Pasarán los años, el manto del tiempo cubrirá de polvo las figuritas encerradas en vitrinas de cristal. Pasará el tiempo y la barca seguirá navegando rumbo a Egipto a pesar de los vientos contrarios. Llegará una nueva Navidad con el velo misterioso del pesebre; pasará la terrible noche de los Santos Inocentes y la sangre de los niños empaparán las piedras frías del templo de Herodes; regresarán los Reyes Magos cada uno a su país, con la satisfacción y gozo de ver las miradas límpidas de los niños sanluqueños. Y la vida continuará entre hojas que caen del calendario, veremos el tiempo pasar inexorablemente y en cada segundo moriremos un poco más. Pero a pesar de todo, quedará grabada en la memoria de muchos la imagen de un humilde fraile de pelo y barba pelirrojo, de ternura hecha arte en cada pincelada sobre el Belén de nuestros recuerdos.

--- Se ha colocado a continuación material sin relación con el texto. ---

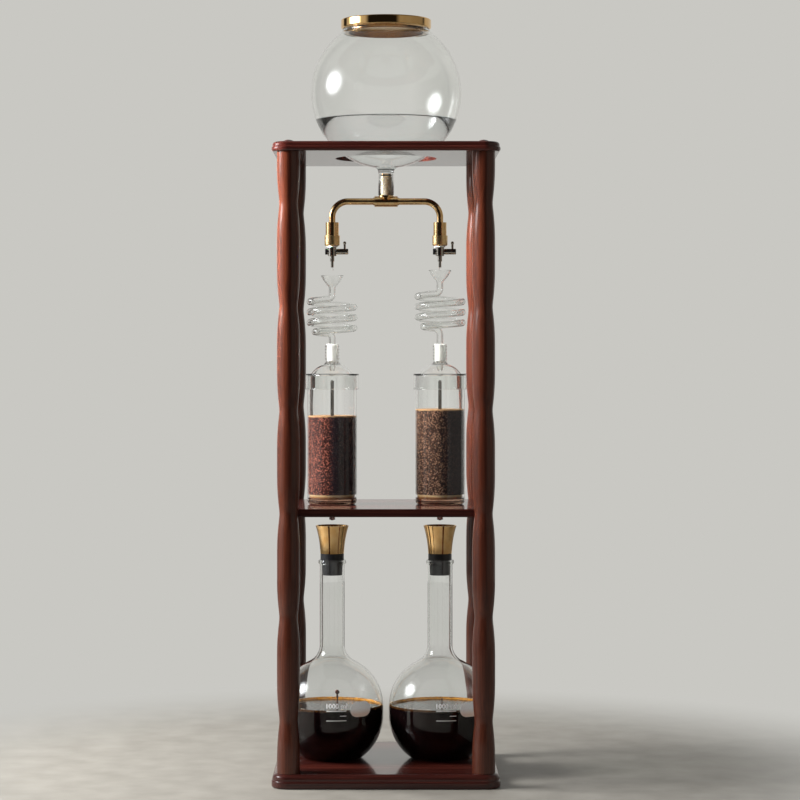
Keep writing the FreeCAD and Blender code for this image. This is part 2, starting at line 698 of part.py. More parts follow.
def cylinder_dome():
    """The glass dome that caps the cylinder, with a ridged neck for the coil's ground joint.

    Its flat shoulder rests on the cylinder's rim, and its skirt goes down around the cylinder."""
    inner_ball = dome_radius - dome_wall
    leave = flare_angle(dome_radius, neck_radius, dome_flare)
    bore_z = ball_z + math.sqrt(inner_ball ** 2 - neck_bore ** 2)
    bore_angle = math.degrees(math.acos(neck_bore / inner_ball))
    foot = math.degrees(math.asin(dome_sink / dome_radius))
    inner_foot = math.degrees(math.asin((cylinder_rim_z - ball_z) / inner_ball))
    skirt_middle = skirt_z + skirt_foot_rounding
    steps = [(skirt_bore, cylinder_rim_z), (skirt_bore, skirt_middle),
             arc(skirt_bore + skirt_foot_rounding, skirt_middle, skirt_foot_rounding, 180, 270),
             (skirt_radius - skirt_foot_rounding, skirt_z),
             arc(skirt_radius - skirt_foot_rounding, skirt_middle, skirt_foot_rounding, 270, 360),
             (skirt_radius, shoulder_z - skirt_rim_rounding),
             arc(skirt_radius - skirt_rim_rounding, shoulder_z - skirt_rim_rounding,
                 skirt_rim_rounding, 0, 90),
             (dome_radius * math.cos(math.radians(foot)), shoulder_z),
             arc(0, ball_z, dome_radius, foot, leave),
             arc(neck_radius + dome_flare, neck_z, dome_flare, 180 + leave, 180)]
    half_ridge = math.degrees(math.acos((ridge_radius - ridge_depth) / ridge_radius))
    half_width = ridge_radius * math.sin(math.radians(half_ridge))
    for ridge in range(ridge_count):
        ridge_z = neck_z + ridge_start + ridge_pitch * ridge
        steps.append((neck_radius, ridge_z - half_width))
        steps.append(arc(neck_radius - ridge_radius + ridge_depth, ridge_z, ridge_radius,
                         -half_ridge, half_ridge))
    steps += [(neck_radius, neck_top_z), (neck_bore, neck_top_z), (neck_bore, bore_z),
              arc(0, ball_z, inner_ball, bore_angle, inner_foot)]
    return turned(*steps)


def build_cylinders():
    cylinder = brew_cylinder()
    dome = cylinder_dome()
    rod_z = filter_z + filter_thickness - rod_seat_depth
    filter_disc = disc(filter_radius, filter_z, filter_z + filter_thickness)
    filter_disc = filter_disc.cut(disc(rod_radius, rod_z, filter_z + filter_thickness))
    rod = turned((0, rod_z), (rod_radius, rod_z), (rod_radius, rod_z + rod_length - rod_radius),
                 arc(0, rod_z + rod_length - rod_radius, rod_radius, 0, 90))
    pieces = {"brew_cylinder": cylinder, "cylinder_dome": dome, "filter_disc": filter_disc,
              "filter_rod": rod}
    for side, x in columns.items():
        for name, solid in pieces.items():
            save(name + "_" + side, moved(solid, x))


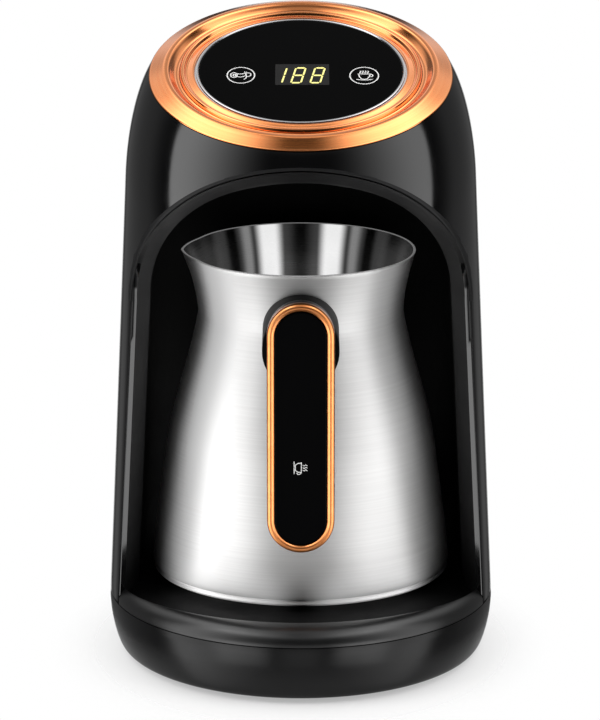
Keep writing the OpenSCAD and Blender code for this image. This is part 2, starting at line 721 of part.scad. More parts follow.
// Strip that lines the arch's edge, sloping from the outer surface in to the liner
module arch_bezel() {
    foot = shell_foot;
    outer = arch_line(0.15, foot);
    inner = arch_line(bezel_w, foot);
    function inner_y(p) = pot_y - sqrt(liner_front_r * liner_front_r - p[0] * p[0]);
    n = len(outer);
    rows = [for (k = [0 : n - 1])
        let (o = outer[k], i = inner[k], yo = front_y(o[0], o[1]) + 0.15, yi = inner_y(i))
        [[o[0], yo, o[1]], [i[0], yi, i[1]], [i[0], yi + bezel_t, i[1]], [o[0], yo + bezel_t, o[1]]]];
    color("#1c1c1e") polyhedron(
        points = [for (row = rows) for (p = row) p],
        faces = concat(
            [[0, 1, 2], [0, 2, 3]],
            [[(n - 1) * 4 + 2, (n - 1) * 4 + 1, (n - 1) * 4],
             [(n - 1) * 4 + 3, (n - 1) * 4 + 2, (n - 1) * 4]],
            [for (k = [0 : n - 2]) for (j = [0 : 3])
                let (a = k * 4 + j, b = k * 4 + (j + 1) % 4)
                each [[a, a + 4, b], [b, a + 4, b + 4]]]));
}

window_y = pot_y - 8;
window_d = 12;
board_y = pot_y + room_r(web_top) + liner_wall + 1.4;
board_spots = [for (side = [-1, 1]) each [[side * 19, 44], [side * 19, 104]]];
module alcove_liner() {
    color("#0c0c0d") difference() {
        union() {
            difference() {
                intersection() {
                    arch_solid(bezel_w - liner_wall, web_top, axis_y - body_front, pot_y + 80);
                    room(liner_wall, web_top, 90);
                    translate([0, pot_y + bezel_t, web_top]) union() {
                        cylinder(h = 200, r = liner_front_r);
                        translate([-80, 0, 0]) cube([160, 90, 200]);
                    }
                }
                intersection() {
                    arch_solid(bezel_w, web_top - over, axis_y - body_front - over, pot_y + 90);
                    room(0, web_top - over, 100);
                }
            }
            for (spot = board_spots) {
                back = pot_y + sqrt(pow(room_r(spot[1]) + liner_wall - 0.6, 2) - spot[0] * spot[0]) - 0.5;
                translate([spot[0], board_y, spot[1]]) rotate([90, 0, 0])
                    cylinder(h = board_y - back, d = 6, $fn = 32);
            }
        }
        translate([0, window_y, crown_h - 20]) cylinder(h = 30, d = window_d + 2 * fit_gap);
        for (spot = board_spots) translate([spot[0], board_y + over, spot[1]]) rotate([90, 0, 0])
            cylinder(h = 4 + over, d = 2, $fn = 24);
    }
}

module sensor_window() {
    roof = crown_h - bezel_w;
    color("#3b3b44") translate([0, window_y, roof - 1]) {
        cylinder(h = 5.5, d = window_d);
        translate([0, 0, liner_wall + 1]) cylinder(h = 2, d = window_d + 4);
    }
}

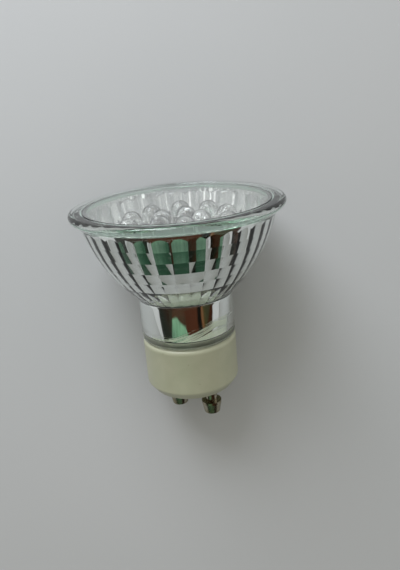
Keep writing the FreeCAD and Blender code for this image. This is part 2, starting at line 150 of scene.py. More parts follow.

Y en cada verso, en cada poema que surge como llama ardiente del corazón, quedará marcado a fuego el amor a san Francisco de Asís, por el que entregó su vida entera. La campana tocó triste aquella tarde de julio, los pájaros dejaron de trinar y enmudeció el grillo entre el lentisco. La blancura de cal del cementerio se tornó de oscuras sombras y los cipreses lloraron la ausencia del hermano capuchino. Las enredaderas de la tapia quedaron mustias y sin fuerzas, incapaces de trepar por los anchos muros del convento. Las palomas acurrucadas y silenciosas dejaron de batir las alas por el azul de cielo. Los vencejos volvieron a sus nidos del Pradillo y el agua de la fuente dejó de brotar sobre el blanco mármol de la plaza. En su camarín pastoreño la Divina Zagala recibió el alma inmortal de fray Alejandro, mientras la Virgen del Buen Viaje guió su vuelo a los cielos infinitos. Cierro las rendijas de mi memoria y mi sueño se desvanece. Hasta siempre fray Alejandro.